Start of Listing

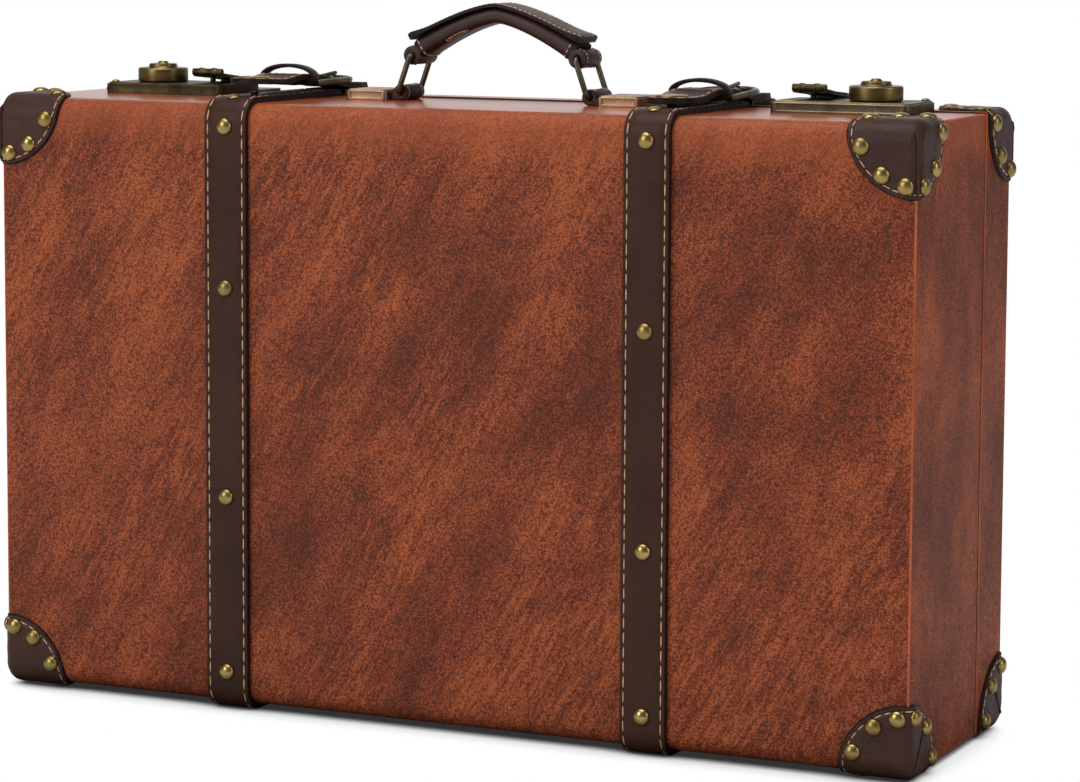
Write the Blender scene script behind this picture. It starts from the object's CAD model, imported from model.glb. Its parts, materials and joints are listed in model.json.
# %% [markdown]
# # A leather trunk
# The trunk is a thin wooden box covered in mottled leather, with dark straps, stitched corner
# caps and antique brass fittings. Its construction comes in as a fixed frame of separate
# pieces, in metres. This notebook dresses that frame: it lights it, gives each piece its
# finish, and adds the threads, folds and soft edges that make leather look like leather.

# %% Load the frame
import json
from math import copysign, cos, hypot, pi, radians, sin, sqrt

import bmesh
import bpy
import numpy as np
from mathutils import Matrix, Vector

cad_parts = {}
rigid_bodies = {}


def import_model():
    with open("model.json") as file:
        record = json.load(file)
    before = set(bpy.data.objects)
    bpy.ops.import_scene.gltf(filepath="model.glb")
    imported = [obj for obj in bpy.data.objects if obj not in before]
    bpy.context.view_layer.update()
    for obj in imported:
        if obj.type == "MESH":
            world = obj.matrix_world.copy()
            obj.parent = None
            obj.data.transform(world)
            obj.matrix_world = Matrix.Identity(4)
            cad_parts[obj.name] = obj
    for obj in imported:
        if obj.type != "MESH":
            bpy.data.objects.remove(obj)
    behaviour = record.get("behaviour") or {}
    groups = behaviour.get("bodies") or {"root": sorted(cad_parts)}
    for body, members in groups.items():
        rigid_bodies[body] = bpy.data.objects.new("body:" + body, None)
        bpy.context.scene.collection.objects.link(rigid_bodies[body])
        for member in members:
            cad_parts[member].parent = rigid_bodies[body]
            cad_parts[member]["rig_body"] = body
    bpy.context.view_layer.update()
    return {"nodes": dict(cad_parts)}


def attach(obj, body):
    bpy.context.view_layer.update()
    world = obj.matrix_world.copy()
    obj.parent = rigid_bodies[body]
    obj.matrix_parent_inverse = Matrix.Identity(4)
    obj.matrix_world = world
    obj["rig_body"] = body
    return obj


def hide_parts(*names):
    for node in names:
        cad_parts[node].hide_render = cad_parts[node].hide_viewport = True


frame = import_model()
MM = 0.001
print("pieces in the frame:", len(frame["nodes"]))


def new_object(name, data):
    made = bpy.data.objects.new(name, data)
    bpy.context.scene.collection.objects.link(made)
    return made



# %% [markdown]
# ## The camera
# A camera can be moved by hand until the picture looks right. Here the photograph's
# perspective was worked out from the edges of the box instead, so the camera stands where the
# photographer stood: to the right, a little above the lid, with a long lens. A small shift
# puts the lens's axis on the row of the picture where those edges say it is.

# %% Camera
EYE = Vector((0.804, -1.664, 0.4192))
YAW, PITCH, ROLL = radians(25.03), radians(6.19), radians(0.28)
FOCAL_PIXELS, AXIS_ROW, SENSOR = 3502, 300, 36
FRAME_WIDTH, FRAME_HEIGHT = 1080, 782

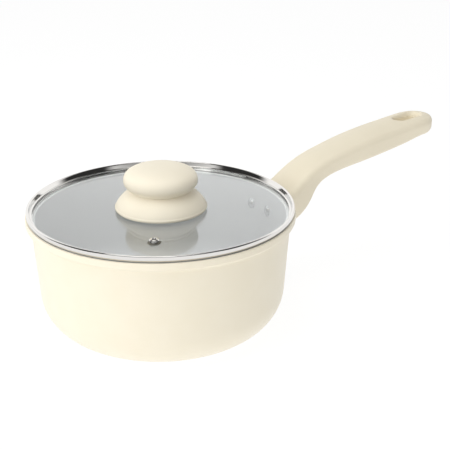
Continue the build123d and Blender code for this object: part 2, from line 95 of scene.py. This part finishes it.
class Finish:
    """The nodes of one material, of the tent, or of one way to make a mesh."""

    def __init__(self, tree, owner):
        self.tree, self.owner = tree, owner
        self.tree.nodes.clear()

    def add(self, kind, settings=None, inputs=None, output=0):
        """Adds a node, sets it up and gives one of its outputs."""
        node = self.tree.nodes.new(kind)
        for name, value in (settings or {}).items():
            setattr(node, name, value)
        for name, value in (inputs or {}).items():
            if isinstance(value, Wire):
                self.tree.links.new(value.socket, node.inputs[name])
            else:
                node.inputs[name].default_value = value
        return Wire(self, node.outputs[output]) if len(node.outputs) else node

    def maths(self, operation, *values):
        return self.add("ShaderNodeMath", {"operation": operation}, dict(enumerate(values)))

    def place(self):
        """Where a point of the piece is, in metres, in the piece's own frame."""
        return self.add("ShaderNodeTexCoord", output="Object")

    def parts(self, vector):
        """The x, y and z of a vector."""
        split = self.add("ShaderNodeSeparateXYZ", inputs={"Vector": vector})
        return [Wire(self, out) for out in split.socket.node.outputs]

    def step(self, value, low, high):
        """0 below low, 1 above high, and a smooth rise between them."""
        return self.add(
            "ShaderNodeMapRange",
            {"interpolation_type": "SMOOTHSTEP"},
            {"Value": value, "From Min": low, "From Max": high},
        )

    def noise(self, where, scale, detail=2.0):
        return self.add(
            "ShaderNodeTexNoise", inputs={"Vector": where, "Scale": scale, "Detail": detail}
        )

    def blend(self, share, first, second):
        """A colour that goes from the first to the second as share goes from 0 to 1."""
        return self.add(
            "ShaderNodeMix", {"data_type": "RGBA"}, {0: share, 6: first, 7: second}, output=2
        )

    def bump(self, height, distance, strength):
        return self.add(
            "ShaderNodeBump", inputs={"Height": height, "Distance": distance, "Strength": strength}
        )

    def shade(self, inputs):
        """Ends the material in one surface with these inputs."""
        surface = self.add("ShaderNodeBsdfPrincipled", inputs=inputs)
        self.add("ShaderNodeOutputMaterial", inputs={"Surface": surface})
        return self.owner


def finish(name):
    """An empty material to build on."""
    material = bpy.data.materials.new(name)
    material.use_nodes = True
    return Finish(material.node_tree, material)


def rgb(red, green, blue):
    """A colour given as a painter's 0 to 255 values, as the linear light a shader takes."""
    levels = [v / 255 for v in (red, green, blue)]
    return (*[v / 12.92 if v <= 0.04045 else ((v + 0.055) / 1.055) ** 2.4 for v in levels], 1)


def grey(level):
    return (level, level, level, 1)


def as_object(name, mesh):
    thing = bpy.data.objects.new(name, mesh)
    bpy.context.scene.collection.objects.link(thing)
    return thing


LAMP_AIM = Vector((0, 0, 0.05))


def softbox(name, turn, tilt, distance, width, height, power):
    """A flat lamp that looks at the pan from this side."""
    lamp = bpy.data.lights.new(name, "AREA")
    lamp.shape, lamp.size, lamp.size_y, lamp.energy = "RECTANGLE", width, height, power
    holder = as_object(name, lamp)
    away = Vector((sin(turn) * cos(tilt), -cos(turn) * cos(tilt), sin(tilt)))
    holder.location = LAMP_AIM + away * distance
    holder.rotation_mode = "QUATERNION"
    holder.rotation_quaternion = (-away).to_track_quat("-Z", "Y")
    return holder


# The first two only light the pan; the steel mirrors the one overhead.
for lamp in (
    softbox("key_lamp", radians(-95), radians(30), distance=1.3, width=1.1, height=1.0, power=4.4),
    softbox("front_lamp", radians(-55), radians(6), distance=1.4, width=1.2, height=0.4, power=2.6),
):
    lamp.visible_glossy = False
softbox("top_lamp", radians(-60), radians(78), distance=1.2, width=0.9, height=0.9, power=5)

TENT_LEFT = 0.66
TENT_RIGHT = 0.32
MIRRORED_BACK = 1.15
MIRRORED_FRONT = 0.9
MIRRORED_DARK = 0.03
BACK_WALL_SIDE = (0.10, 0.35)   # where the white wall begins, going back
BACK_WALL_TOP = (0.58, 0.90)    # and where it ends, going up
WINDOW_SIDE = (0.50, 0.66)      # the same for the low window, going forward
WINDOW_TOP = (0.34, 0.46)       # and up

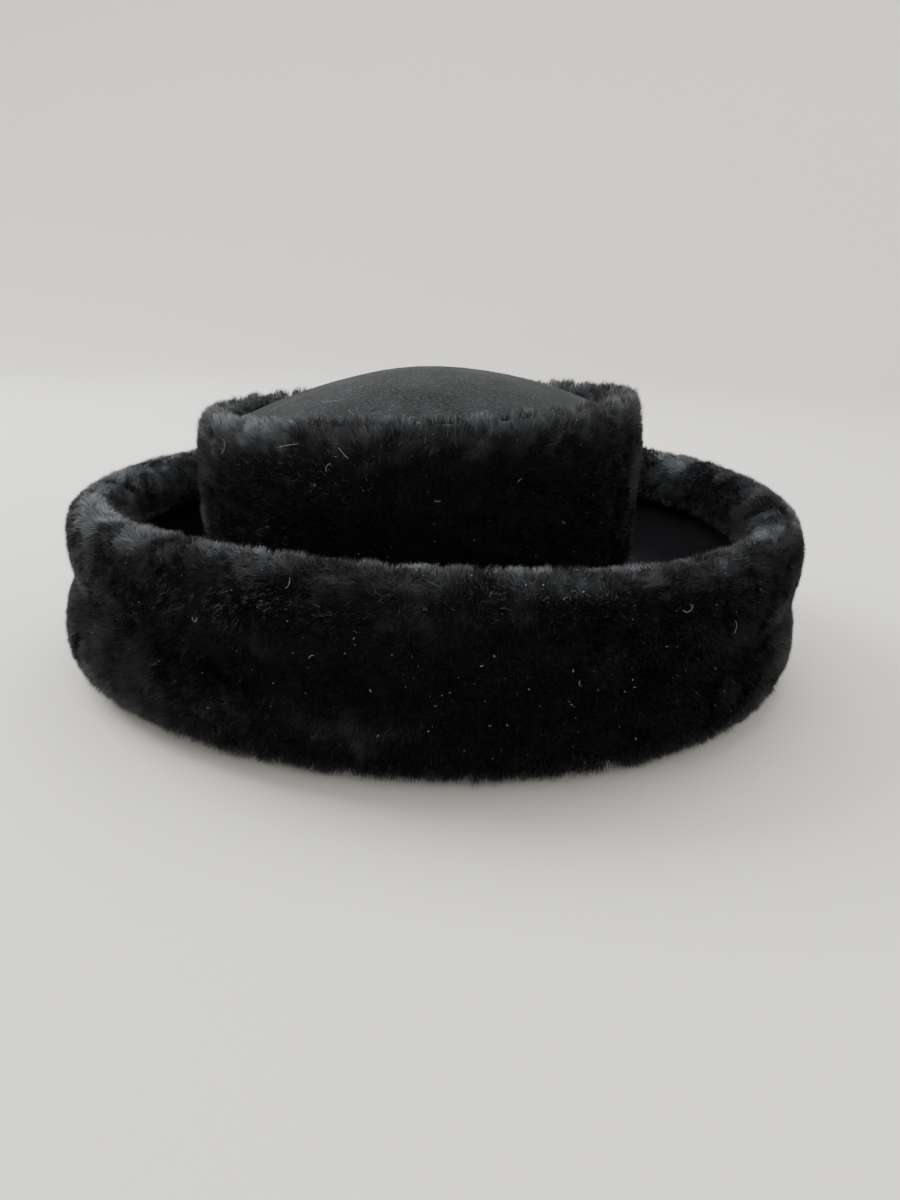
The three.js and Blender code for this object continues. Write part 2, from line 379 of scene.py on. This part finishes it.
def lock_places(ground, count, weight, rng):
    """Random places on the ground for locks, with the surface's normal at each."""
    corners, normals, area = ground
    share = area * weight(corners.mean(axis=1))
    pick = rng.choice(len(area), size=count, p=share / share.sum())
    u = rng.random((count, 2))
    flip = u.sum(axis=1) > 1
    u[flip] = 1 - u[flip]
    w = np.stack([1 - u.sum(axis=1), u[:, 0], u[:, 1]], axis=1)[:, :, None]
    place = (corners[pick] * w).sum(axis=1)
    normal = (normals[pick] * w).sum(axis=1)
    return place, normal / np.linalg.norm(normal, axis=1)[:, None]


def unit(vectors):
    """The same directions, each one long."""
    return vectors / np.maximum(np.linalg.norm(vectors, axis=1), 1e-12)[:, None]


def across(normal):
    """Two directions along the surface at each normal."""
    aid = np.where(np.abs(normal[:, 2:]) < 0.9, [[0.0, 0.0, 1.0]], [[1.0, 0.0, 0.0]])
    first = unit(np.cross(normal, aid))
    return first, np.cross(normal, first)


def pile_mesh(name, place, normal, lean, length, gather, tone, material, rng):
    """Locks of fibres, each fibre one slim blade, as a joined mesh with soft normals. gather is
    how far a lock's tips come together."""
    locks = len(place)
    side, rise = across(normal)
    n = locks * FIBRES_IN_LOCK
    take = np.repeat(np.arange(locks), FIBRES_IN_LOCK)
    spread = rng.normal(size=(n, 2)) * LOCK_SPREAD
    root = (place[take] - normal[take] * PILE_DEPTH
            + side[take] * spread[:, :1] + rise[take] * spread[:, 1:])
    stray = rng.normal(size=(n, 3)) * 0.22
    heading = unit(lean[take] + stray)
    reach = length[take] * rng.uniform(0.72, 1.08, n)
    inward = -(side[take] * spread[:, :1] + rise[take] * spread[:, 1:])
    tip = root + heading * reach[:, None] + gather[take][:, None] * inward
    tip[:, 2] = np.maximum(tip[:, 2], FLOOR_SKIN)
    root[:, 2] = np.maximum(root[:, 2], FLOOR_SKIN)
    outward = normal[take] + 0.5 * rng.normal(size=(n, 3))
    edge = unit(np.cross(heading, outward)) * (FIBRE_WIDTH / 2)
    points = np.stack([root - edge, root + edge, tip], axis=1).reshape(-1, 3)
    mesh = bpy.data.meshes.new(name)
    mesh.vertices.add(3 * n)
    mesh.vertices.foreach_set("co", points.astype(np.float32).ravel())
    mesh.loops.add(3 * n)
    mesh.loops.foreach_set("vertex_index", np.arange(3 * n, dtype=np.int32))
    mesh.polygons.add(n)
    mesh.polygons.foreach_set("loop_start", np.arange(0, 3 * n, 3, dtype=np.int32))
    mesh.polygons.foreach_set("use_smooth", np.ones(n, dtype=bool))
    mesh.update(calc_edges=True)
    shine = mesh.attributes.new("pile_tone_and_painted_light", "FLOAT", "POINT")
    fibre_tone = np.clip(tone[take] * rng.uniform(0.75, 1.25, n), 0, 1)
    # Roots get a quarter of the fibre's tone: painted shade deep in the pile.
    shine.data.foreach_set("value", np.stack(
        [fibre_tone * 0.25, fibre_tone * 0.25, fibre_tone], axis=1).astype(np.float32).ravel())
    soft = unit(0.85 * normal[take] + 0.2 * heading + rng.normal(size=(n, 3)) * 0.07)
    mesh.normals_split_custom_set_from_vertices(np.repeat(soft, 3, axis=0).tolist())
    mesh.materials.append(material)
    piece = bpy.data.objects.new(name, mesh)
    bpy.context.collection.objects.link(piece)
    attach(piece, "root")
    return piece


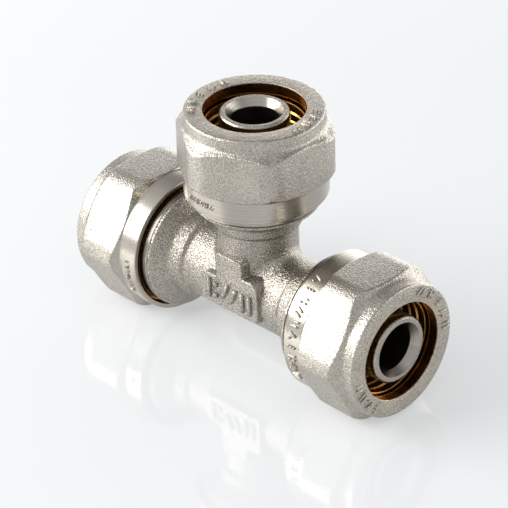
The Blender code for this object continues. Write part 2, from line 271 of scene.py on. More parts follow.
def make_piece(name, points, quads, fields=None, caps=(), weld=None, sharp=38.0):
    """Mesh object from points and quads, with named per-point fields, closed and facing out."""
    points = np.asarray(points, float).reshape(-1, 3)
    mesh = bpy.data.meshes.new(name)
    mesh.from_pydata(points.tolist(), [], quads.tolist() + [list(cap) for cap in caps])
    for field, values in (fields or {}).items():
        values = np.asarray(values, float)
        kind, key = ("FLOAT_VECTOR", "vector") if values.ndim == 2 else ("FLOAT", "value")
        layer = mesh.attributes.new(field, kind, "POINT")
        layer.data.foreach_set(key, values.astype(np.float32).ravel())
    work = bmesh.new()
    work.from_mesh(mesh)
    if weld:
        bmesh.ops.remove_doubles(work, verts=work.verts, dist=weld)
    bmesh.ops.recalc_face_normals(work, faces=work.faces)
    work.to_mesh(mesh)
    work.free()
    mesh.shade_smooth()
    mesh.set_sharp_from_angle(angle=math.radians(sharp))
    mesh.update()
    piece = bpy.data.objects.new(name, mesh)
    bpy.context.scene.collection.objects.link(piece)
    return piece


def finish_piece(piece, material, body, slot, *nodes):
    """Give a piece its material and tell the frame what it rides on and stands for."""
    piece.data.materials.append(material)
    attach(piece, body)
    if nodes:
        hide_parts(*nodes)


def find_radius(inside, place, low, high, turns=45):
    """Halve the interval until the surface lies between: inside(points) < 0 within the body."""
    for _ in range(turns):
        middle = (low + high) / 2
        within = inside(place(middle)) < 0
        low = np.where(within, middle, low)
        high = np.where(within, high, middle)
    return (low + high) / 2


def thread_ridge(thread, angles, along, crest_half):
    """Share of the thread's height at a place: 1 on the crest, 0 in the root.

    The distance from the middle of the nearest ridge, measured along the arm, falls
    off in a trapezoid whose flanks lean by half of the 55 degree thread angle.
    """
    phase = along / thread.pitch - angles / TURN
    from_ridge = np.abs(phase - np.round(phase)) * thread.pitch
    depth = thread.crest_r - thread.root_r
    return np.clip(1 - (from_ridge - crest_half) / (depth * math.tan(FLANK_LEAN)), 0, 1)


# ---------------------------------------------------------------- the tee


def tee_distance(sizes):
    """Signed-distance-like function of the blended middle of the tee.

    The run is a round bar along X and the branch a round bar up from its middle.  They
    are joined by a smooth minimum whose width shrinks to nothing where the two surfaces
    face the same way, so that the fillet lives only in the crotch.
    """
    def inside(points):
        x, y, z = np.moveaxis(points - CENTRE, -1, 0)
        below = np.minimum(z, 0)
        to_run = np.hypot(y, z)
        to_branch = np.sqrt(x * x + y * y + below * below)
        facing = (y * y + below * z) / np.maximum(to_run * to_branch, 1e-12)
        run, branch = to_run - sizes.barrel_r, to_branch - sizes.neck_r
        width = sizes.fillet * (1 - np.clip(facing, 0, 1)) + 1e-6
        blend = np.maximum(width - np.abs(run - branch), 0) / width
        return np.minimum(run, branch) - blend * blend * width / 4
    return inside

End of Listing

__Exercise objective__
How many lines of the data contain the word "None"? Answer with the number alone.

__Full output__
8